3D code data:

● ● ●

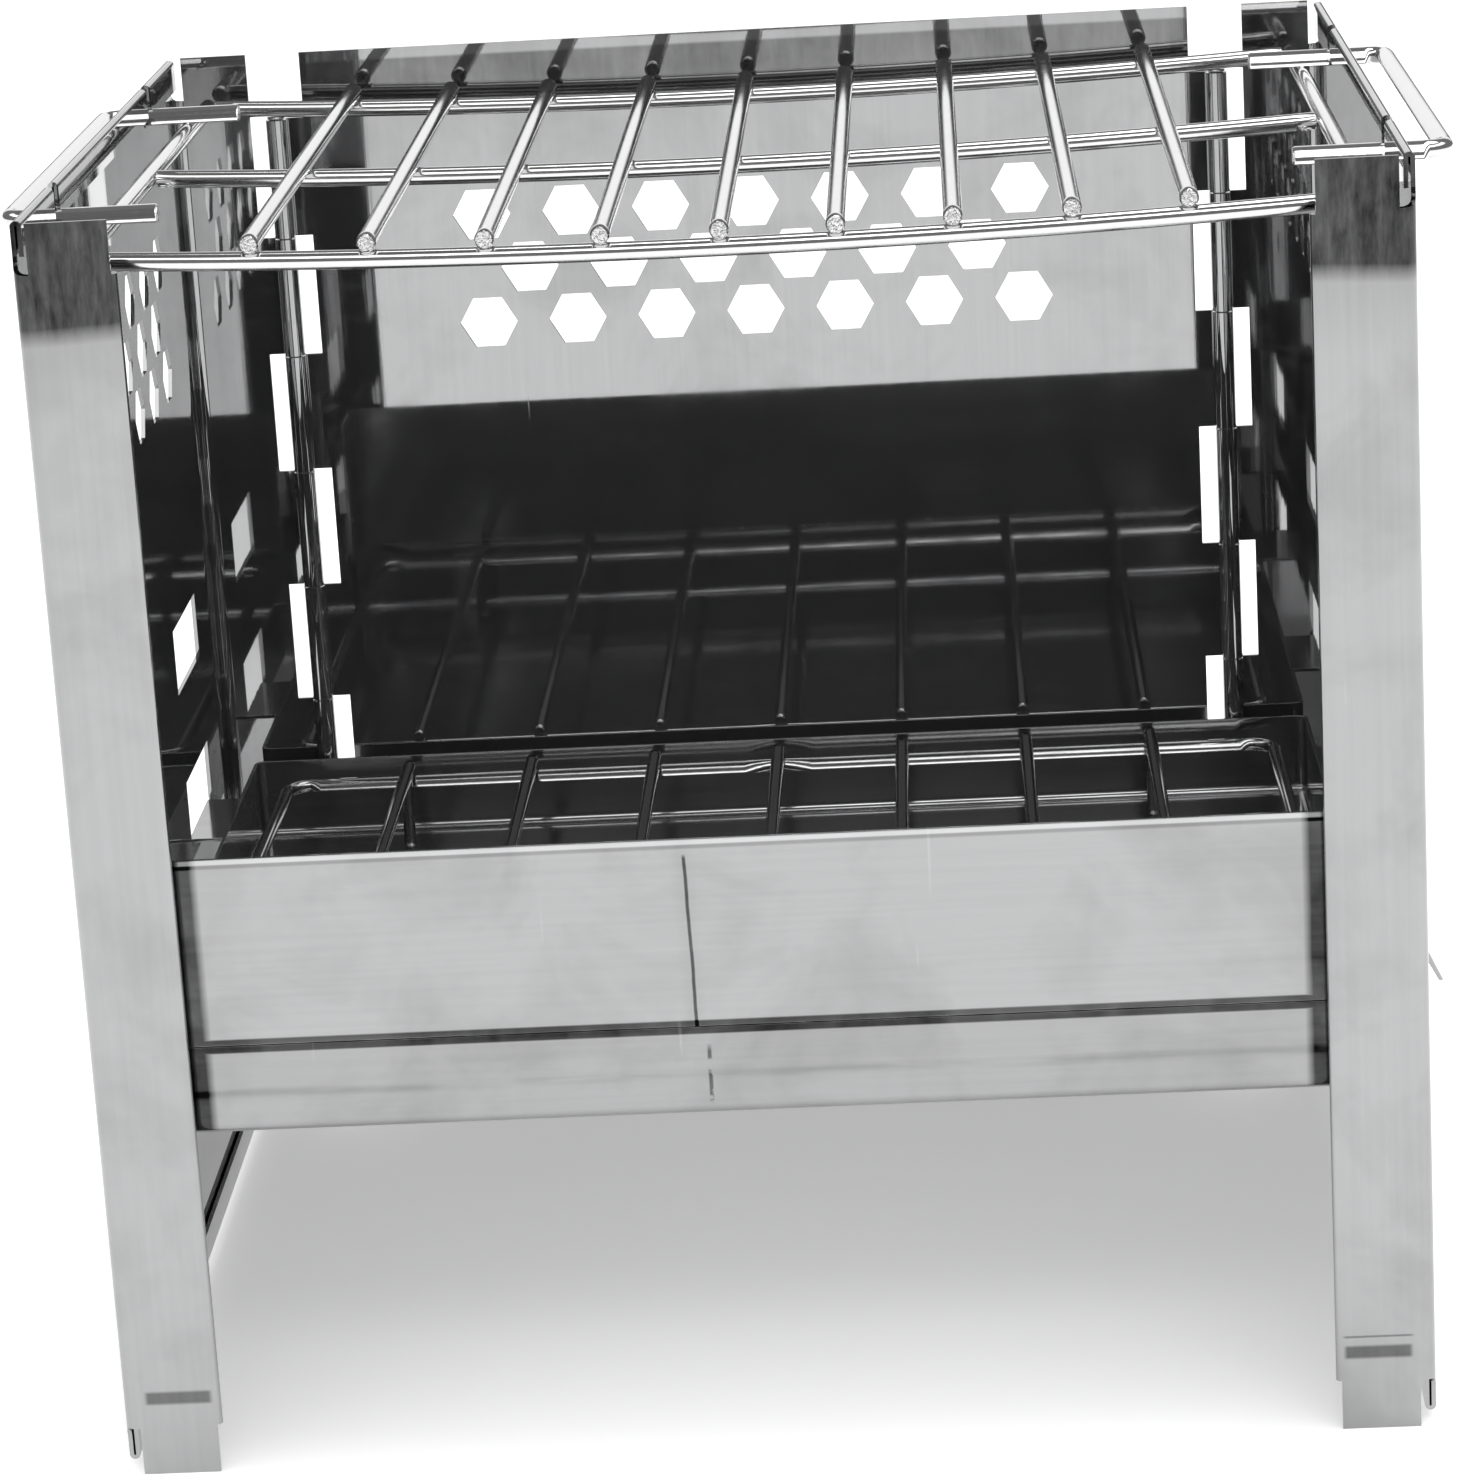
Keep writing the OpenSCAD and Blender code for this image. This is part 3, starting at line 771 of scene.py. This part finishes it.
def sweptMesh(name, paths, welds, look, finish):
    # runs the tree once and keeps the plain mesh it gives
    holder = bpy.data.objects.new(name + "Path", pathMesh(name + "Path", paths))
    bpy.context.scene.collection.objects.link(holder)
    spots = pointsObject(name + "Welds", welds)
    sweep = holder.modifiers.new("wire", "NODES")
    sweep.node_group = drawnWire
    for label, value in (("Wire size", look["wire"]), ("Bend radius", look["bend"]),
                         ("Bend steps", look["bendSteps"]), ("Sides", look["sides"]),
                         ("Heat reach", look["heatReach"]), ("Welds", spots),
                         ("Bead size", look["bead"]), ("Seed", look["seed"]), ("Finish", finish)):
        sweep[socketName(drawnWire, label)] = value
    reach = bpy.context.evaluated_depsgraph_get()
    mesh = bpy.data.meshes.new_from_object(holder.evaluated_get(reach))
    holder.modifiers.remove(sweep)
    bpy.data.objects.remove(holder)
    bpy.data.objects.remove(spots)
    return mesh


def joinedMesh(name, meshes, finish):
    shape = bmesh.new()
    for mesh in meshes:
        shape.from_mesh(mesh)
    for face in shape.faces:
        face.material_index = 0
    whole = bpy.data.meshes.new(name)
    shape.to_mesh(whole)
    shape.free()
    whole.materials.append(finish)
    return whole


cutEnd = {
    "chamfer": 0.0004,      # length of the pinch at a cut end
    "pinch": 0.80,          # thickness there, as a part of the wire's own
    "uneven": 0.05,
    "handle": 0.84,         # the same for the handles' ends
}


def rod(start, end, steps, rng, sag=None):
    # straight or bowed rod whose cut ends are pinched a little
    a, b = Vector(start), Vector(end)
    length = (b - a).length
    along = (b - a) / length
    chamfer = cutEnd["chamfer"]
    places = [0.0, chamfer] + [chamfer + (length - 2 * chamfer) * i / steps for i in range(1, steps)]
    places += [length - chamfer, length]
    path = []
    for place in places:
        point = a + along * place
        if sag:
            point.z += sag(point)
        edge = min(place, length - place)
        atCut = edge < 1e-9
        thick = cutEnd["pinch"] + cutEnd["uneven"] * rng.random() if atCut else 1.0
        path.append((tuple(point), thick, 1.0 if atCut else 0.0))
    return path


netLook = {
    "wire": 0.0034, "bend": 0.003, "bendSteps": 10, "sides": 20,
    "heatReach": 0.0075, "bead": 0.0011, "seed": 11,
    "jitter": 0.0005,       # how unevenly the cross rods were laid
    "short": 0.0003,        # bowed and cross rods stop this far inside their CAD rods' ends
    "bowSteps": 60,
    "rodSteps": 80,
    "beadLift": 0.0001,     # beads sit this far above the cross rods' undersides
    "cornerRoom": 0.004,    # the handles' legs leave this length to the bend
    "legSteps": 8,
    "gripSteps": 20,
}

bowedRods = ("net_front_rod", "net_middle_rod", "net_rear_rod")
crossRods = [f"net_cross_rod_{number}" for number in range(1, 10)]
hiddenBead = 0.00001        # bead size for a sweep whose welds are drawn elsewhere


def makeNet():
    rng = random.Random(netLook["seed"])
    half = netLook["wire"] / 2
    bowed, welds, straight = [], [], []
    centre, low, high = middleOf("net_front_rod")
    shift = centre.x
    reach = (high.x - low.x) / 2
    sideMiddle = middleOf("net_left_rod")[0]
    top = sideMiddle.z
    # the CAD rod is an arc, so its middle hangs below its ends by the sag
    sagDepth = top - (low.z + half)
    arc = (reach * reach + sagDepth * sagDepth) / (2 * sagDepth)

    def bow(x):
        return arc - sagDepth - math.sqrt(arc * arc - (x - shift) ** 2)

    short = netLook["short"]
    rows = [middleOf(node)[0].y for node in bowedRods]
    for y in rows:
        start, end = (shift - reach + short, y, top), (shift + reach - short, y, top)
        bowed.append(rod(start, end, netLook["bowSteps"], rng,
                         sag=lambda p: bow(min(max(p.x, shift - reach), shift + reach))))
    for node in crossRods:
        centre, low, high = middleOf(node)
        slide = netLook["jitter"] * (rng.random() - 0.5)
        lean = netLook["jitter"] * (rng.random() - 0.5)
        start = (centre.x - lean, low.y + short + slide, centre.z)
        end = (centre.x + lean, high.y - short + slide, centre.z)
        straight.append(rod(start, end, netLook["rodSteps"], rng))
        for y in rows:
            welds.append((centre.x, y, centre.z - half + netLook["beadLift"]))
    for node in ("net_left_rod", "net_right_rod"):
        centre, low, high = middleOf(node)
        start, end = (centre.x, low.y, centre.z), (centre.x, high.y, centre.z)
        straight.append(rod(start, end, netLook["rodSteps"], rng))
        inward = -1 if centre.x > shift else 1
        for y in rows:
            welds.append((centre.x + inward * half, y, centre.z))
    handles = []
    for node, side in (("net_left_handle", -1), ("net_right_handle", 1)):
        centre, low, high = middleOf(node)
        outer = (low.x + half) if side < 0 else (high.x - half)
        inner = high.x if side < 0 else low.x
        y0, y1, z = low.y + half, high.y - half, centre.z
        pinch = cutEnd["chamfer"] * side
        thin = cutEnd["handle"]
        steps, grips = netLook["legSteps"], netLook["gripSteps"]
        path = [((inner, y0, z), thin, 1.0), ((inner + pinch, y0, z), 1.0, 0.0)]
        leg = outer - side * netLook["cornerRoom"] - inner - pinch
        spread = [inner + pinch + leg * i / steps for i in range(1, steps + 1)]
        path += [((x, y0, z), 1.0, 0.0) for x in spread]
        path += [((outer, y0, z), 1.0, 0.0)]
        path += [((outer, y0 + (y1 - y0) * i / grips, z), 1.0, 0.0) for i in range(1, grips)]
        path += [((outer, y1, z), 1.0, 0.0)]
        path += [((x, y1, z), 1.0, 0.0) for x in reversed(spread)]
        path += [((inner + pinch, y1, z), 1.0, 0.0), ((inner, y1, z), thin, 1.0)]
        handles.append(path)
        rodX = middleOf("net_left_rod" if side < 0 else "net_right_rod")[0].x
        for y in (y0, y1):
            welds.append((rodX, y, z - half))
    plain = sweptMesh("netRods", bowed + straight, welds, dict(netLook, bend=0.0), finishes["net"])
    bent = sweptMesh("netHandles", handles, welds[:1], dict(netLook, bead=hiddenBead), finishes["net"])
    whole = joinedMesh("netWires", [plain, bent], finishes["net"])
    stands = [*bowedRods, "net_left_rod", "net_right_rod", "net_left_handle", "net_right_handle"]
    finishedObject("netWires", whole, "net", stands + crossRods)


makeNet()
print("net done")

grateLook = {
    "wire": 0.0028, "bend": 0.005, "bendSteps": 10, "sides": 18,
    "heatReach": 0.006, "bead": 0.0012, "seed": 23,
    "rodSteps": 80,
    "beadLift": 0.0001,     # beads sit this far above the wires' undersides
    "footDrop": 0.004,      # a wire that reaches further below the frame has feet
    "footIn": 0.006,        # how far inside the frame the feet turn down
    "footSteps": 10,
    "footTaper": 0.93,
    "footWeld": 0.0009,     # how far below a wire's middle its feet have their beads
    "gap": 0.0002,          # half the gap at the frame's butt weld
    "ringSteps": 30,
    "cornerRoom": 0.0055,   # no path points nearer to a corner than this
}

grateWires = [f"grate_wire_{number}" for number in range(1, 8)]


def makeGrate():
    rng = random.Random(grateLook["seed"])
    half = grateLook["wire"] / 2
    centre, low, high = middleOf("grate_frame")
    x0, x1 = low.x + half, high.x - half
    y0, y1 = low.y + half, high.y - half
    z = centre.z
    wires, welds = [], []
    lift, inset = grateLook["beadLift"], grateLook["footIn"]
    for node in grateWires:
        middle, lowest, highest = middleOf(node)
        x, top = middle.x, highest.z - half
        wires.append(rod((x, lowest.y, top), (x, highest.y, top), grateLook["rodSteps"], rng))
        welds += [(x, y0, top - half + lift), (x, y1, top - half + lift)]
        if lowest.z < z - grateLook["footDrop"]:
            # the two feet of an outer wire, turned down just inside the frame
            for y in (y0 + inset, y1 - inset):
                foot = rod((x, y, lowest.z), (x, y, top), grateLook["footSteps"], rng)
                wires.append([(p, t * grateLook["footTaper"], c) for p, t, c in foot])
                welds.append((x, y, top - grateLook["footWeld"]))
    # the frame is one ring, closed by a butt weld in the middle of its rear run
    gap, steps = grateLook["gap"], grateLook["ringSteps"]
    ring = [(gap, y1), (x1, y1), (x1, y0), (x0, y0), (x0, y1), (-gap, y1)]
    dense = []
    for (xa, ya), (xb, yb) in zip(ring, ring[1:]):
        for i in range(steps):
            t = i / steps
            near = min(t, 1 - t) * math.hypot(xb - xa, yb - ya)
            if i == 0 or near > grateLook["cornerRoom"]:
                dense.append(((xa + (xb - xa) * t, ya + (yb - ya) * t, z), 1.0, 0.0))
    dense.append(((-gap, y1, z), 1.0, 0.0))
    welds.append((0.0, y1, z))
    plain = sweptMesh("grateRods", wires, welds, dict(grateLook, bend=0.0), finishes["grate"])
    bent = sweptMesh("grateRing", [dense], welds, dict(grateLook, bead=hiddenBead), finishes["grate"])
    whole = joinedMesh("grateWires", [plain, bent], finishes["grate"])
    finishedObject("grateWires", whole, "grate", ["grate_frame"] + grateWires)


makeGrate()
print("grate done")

● ● ●

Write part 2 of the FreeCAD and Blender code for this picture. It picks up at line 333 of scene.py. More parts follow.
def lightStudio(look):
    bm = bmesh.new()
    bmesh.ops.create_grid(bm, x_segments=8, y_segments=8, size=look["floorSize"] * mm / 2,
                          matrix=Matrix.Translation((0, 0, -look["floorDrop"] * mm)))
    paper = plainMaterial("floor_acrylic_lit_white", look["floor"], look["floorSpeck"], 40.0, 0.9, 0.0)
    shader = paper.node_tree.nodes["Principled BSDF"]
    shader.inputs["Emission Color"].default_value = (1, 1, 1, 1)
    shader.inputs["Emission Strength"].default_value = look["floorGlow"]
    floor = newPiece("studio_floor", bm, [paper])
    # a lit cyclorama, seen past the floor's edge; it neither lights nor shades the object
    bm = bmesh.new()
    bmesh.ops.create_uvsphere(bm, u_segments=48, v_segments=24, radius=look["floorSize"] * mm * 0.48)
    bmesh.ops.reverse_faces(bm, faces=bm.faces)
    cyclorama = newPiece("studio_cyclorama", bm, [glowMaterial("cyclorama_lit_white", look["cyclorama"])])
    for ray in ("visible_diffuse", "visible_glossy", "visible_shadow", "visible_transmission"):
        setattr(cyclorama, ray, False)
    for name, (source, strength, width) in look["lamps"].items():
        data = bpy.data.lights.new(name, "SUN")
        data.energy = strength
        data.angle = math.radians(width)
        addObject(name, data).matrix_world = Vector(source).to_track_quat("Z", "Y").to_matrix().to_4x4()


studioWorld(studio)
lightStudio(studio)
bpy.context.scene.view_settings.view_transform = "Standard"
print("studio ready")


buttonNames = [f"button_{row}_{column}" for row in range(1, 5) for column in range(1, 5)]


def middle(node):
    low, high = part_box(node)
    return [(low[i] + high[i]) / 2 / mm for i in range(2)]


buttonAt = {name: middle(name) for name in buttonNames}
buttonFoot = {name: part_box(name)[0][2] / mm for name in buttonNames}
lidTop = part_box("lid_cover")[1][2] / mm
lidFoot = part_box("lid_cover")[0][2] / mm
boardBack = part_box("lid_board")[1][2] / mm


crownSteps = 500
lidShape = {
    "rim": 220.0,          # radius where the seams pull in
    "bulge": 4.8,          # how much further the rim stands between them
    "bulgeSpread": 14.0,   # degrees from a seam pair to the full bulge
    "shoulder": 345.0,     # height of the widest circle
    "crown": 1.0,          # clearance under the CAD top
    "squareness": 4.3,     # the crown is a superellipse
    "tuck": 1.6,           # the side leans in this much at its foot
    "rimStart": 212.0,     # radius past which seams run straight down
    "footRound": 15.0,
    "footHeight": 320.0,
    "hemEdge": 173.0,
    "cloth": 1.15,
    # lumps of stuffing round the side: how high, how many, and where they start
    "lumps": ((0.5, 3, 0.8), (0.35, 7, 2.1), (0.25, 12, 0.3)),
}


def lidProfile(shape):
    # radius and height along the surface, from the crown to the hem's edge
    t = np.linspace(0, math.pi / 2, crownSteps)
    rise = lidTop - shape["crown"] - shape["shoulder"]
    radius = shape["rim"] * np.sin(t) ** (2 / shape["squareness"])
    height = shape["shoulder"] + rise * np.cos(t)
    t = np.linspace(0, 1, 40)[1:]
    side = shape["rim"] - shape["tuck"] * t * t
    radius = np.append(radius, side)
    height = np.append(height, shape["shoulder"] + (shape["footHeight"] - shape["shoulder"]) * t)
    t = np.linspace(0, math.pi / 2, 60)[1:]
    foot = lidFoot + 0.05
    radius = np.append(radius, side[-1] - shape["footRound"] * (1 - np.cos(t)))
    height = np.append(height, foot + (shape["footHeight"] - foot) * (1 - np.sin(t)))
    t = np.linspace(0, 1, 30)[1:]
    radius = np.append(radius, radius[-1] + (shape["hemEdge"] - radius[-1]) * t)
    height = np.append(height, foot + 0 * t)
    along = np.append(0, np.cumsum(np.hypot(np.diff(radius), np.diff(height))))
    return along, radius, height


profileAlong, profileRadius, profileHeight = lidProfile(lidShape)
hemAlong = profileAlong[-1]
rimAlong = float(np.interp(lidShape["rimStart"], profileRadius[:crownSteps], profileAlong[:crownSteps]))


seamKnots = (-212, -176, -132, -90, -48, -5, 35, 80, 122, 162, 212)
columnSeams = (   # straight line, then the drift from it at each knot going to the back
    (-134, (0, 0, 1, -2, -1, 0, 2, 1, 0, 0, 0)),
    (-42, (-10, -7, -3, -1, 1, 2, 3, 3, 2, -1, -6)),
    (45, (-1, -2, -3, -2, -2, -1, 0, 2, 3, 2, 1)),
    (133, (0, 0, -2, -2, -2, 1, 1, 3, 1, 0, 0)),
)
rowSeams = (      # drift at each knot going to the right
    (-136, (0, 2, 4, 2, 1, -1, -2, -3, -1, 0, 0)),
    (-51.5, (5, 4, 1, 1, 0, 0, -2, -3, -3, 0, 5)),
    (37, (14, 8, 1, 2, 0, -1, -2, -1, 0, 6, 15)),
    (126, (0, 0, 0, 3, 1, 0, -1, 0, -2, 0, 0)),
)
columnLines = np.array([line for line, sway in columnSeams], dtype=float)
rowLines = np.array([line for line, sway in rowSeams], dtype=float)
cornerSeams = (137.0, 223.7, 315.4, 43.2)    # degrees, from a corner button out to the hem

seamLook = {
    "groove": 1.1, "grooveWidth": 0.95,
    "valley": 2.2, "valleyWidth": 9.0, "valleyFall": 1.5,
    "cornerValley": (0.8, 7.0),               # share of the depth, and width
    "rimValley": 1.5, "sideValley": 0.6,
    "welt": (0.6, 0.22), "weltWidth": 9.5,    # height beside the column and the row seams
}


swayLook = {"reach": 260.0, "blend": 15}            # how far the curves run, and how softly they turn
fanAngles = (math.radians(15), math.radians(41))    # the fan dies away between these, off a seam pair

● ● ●

WRITTEN TASK> Wherever the word "scene" occurs in a line of the listing, copy that line.

FINAL RESULT>
Keep writing the OpenSCAD and Blender code for this image. This is part 3, starting at line 771 of scene.py. This part finishes it.
    bpy.context.scene.collection.objects.link(holder)
Write part 2 of the FreeCAD and Blender code for this picture. It picks up at line 333 of scene.py. More parts follow.
bpy.context.scene.view_settings.view_transform = "Standard"